Abstract

Abstract Although the morphological components of the Vedic noun dāśvā́ṃs- are, from the Indo-European point of view, relatively transparent (root */dek̑-/ ‘perceive’, perfect participle suffix */-u̯ós-/), the exact derivation of the form is disputed, insofar as its history is bound up with an understanding of Proto-Indo-European “long-vowel preterites” (Schumacher 2005, Jasanoff 2012). This article argues that a shallow synchronic derivation of dāśvā́ṃs- in Vedic Sanskrit encounters problems in both morphology and phonology that have been overlooked by proponents of such a derivation (Jasanoff 2012, LIV2: 110–111). The article then further proposes that a cognate of dāśvā́ṃs- is to be found in the isolated Homeric adjective, ἀδηκότες, previously without certain interpretation or etymology; here the gloss ‘inattentive, oblivious, unheeding’ is proposed.
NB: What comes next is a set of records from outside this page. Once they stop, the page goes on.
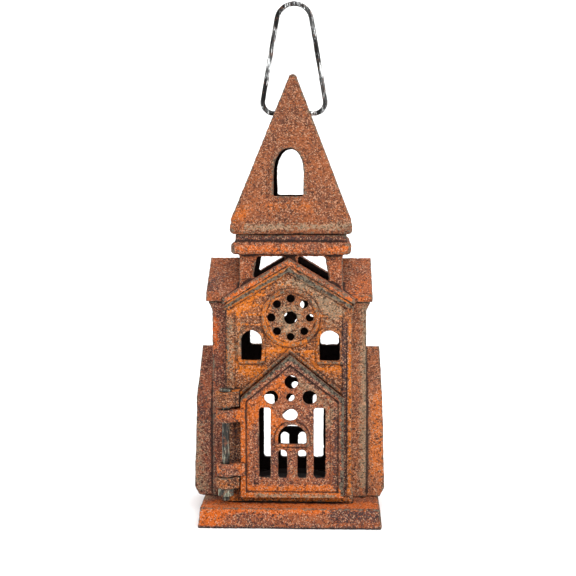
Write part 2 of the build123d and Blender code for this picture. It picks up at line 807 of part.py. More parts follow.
# ================================================================ screws between roof and spire
screw_seat = lower_band[1]
screw_end = cove_top + spire_floor + spire_boss_height / 2
with BuildPart() as spire_screws:
    with BuildSketch(Plane.XY.offset(screw_seat)):
        with GridLocations(2 * spire_screw_place, 2 * spire_screw_place, 2, 2):
            Circle(screw_radius)
    extrude(amount=screw_end - screw_seat)
    with BuildSketch(Plane.XY.offset(screw_seat - screw_head_height)):
        with GridLocations(2 * spire_screw_place, 2 * spire_screw_place, 2, 2):
            Circle(screw_head_radius)
    extrude(amount=screw_head_height)
finish(spire_screws, "spire_screws")
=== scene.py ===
# %% [markdown]
# # A church-shaped candle lantern in rusted cast iron
# This lesson dresses a finished CAD model. The CAD pieces have the right sizes and joints, but their
# edges are knife sharp and their faces are perfectly flat. A sand casting that stood outdoors is neither,
# so each casting is given a new skin: softened edges, lumps, sand grain, pits, and then rust.
# The frame comes first, because every later piece takes its place from it.

# %% Load the CAD frame
import json
from itertools import product
from math import cos, pi, radians, sin

import bmesh
import bpy
import numpy as np
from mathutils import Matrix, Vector


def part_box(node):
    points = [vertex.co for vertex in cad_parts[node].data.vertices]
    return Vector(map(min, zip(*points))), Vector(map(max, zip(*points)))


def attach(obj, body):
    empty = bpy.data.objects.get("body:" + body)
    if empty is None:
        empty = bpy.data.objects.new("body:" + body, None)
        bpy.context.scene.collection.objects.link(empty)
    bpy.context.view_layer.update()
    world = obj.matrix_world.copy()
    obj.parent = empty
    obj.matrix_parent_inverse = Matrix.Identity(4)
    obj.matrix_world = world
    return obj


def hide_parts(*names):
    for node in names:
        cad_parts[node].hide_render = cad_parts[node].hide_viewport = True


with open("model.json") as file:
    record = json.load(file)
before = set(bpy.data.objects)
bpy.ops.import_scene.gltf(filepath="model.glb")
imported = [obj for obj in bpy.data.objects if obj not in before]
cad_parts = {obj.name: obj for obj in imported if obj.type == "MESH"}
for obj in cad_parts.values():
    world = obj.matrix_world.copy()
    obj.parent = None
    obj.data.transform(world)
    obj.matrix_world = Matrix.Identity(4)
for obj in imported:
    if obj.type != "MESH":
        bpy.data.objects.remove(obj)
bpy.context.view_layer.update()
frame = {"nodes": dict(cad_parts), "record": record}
MM = 0.001
print("nodes:", sorted(frame["nodes"]))

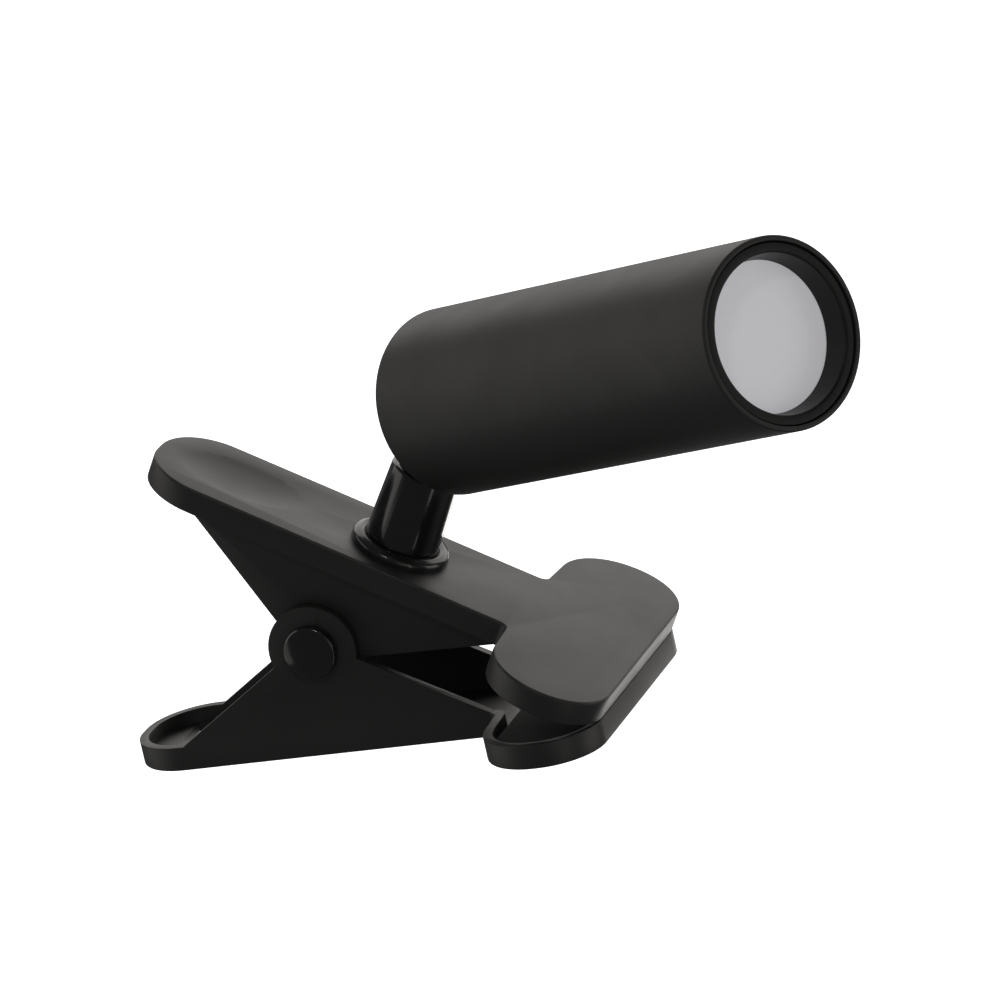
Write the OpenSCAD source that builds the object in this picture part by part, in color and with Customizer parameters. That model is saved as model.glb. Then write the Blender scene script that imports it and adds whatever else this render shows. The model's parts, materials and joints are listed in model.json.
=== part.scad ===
// Clip-on reading lamp: a spring clip with two jaws, a short swivelling stem and a
// cylindrical LED head that tilts on top of it.
// Millimetres. +X points out of the jaws, +Y across them and +Z up. The plane where the
// jaws meet is z = 0, and the origin is the middle of their front edge.

/* [Clip] */
// From the hinge axis back to the handles' rear end
handle_len = 48.6; // [44:0.5:60]
// From the hinge axis forward to the jaws' front edge
jaw_len = 65.6; // [60:0.5:80]
// Width of the two handles
handle_w = 28.6; // [23.5:0.5:36]
// Corner radius of the handles' rear end
handle_r = 13; // [6:0.5:16]
// From the hinge axis square out to a jaw's outer face
plate_drop = 23.8; // [21:0.2:30]
// Depth of the rim that runs round each jaw
rim_depth = 5.4; // [4.4:0.2:7]
// Thickness of a jaw's plate
plate_t = 2.2; // [1.6:0.1:2.8]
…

The etymological connection of dāśvā́ṃs- to Homeric (ἀ-)δηκότ(-ε/ας) thus supports the reconstruction of a Proto-(Nuclear)-Indo-European (PNIE) form *[dēk̑u̯ós-]; within the grammar of PNIE itself, such a form would be synchronically derived as a perfect participle /RED-dek̑-u̯ós-/, in which a “long-vowel” form surfaces in perfect stems whose zero-grade form is phonologically dispreferred and therefore repaired (cf. Schumacher 2005, Zukoff 2014, Sandell 2015a, Sandell 2015b: Ch. 8, Zukoff 2017a: Ch. 5, 7). The larger implication is at least some “long-vowel” preterites of PNIE can be explained as phonologically driven allomorphs of perfect weak stems.